Attention swung on to the High Court as the Sheikh initiated legal proceedings over the future of the two children, insisting they should be brought back to Dubai.

In response, Princess Haya asked for an order preventing forced marriage – offering a hint of the astonishing accusations that would soon be levelled against the Sheikh.

The warring couple, armed with expensively assembled armies of lawyers, fought a private battle in the High Court, at hearings that were hidden from the public but watched by a small band of UK-based news reporters. Sheikh Mohammed went all the way up to the Supreme Court to try to stop details of the court hearings from being made public, and it soon became clear why. In March 2020, Sir Andrew MacFarlane released a bombshell ruling that the Dubai Emir had conducted a sustained campaign of fear and intimidation against his ex-wife.

As the marriage unravelled, the Princess woke up to find a gun next to her on the bed, she came across a note alluding to the abduction of her children, and she described “one of the longest and most frightening days I ever remember living” when a helicopter had landed at her home with instructions to take one passenger to a notorious desert prison.

The Sheikh had obtained a divorce without her knowledge, selecting the 20th anniversary of the Princess’ father’s death to carry out the deed. Even worse for the Sheikh, Sir Andrew ruled that he had been instrumental in the abductions of his daughter Shamsa from the streets of Cambridge in 2000 and the kidnapping of her younger sister, Latifa, in 2018.

The judge found that Shamsa, now 40, was abducted and spirited out of the UK by helicopter, and “has been deprived of her liberty for much if not all of the past two decades”.

Sir Andrew said Latifa, now 36, was held “on the instructions of her father” for more than three years after a first escape attempt in 2002, and in the 2018 he said Indian special forces were used to recapture her again on a boat off the coast of Goa.

Piecing it all together, Sir Andrew found Princess Haya had been left in “a position of great fear” about the fate of her own children, “leading her to conclude that she had no option but to leave Dubai with the children as she did”.

The revelations led police to review the Shamsa incident once again, although no criminal proceedings have followed, and the Queen was reportedly set to “distance herself” from the Sheikh, once a regular racing companion for the British monarch.

Sheikh Mohammed denied all the allegations against him and publicly insisted the court process simply involved private matters around the welfare of his children.
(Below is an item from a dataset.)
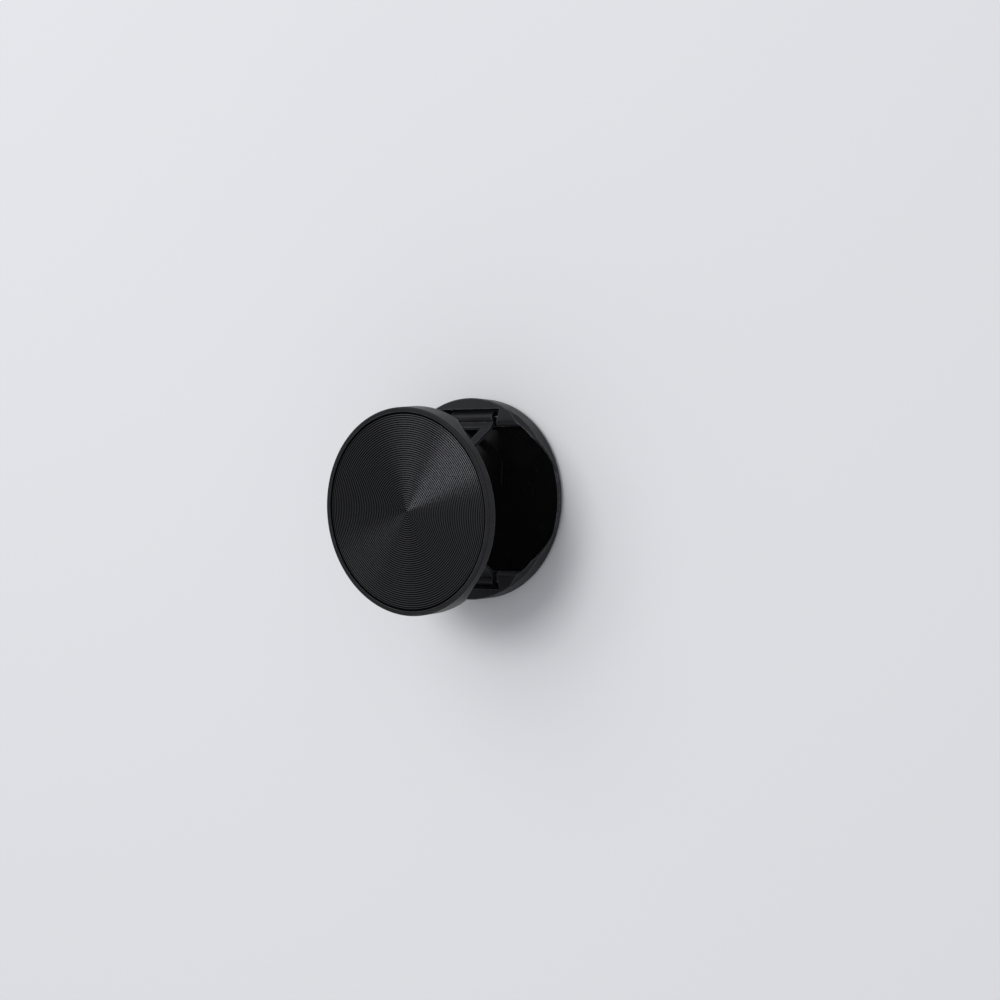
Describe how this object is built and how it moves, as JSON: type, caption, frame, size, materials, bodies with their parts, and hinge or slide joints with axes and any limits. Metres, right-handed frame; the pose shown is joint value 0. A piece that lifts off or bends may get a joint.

Legal proceedings continue in more private hearings into 2021, but behind the scenes a stunning set of revelations had emerged in an already-extraordinary battle.

While High Court proceedings were ongoing last summer, Princess Haya, her legal team - including celebrity divorce lawyer Baroness Fiona Shackleton - and members of her security detail had been targeted with sophisticated phone hacking software.

Agents for the Sheikh had been able to listen to phone calls, read texts and emails, and raid passwords in an egregious breach of privacy. Cherie Blair QC, the wife of Tony Blair, tipped off Baroness Shackleton to the invasion, sparking a full-scale investigation.

The Sheikh – who denied involvement – had access to the Pegasus spying program through his role as a national leader, and Sir Andrew delivered his damning verdict in October.

“The father, who is the Head of Government of the UAE, is prepared to use the arm of the State to achieve what he regards as right”, he said.

“He has harassed and intimidated the mother both before her departure to England and since. He is prepared to countenance those acting on his behalf doing so unlawfully within the UK.

“It is more probable than not that the surveillance of the six phones…was carried out by servants or agents of the father, the Emirate of Dubai or the UAE, and that the surveillance occurred with the express or implied authority of the father.”

Today’s record-breaking pay out for the Sheikh is so high – and loaded with security measures – due to his own conduct since the start of 2019, Mr Justice Moor said.

The Sheikh was also tied to an attempt to buy up land next to the Princess’ country estate in Egham in Surrey, amid fears of another abduction plot. The pay out now includes money for armoured cars, helicopter flights, bodyguards, ballistic shields, private jets, and a string of other security measures. The court battle also brought into the open Princess Haya’s affair with a British bodyguard, which is believed to have been behind the marriage breakdown.

She said she paid out £6.7 million to four security staff – including the guard with whom she had the affair – when they threatened to reveal the relationship.

The judge, in approving the mega pay out to Princess Haya and her children, accepted they are entitled to continue to live in the same luxury surroundings as they enjoyed in Dubai.

The Sheikh will pay for a new kitchen extension with accompanying pizza oven at their £95 million mansion near to Kensington Palace, he will bankroll the private jets, and lavish holidays, and pay millions in compensation to his ex-wife for her lost jewellery and haute couture clothes.

She is to receive £5 million to reignite her passion for horse racing, but this time under her own name and resources. The Sheikh looks keen to draw a line under the epic legal fight: “The court has now made its ruling on finances and he does not intend to comment further”, a spokesperson said. “He asks that the media respect the privacy of his children and do not intrude into their lives in the UK.” However the ruling will go down in UK legal history thanks to the jaw-dropping amount of money that will be paid out, and against the backdrop of a truly extraordinary court battle.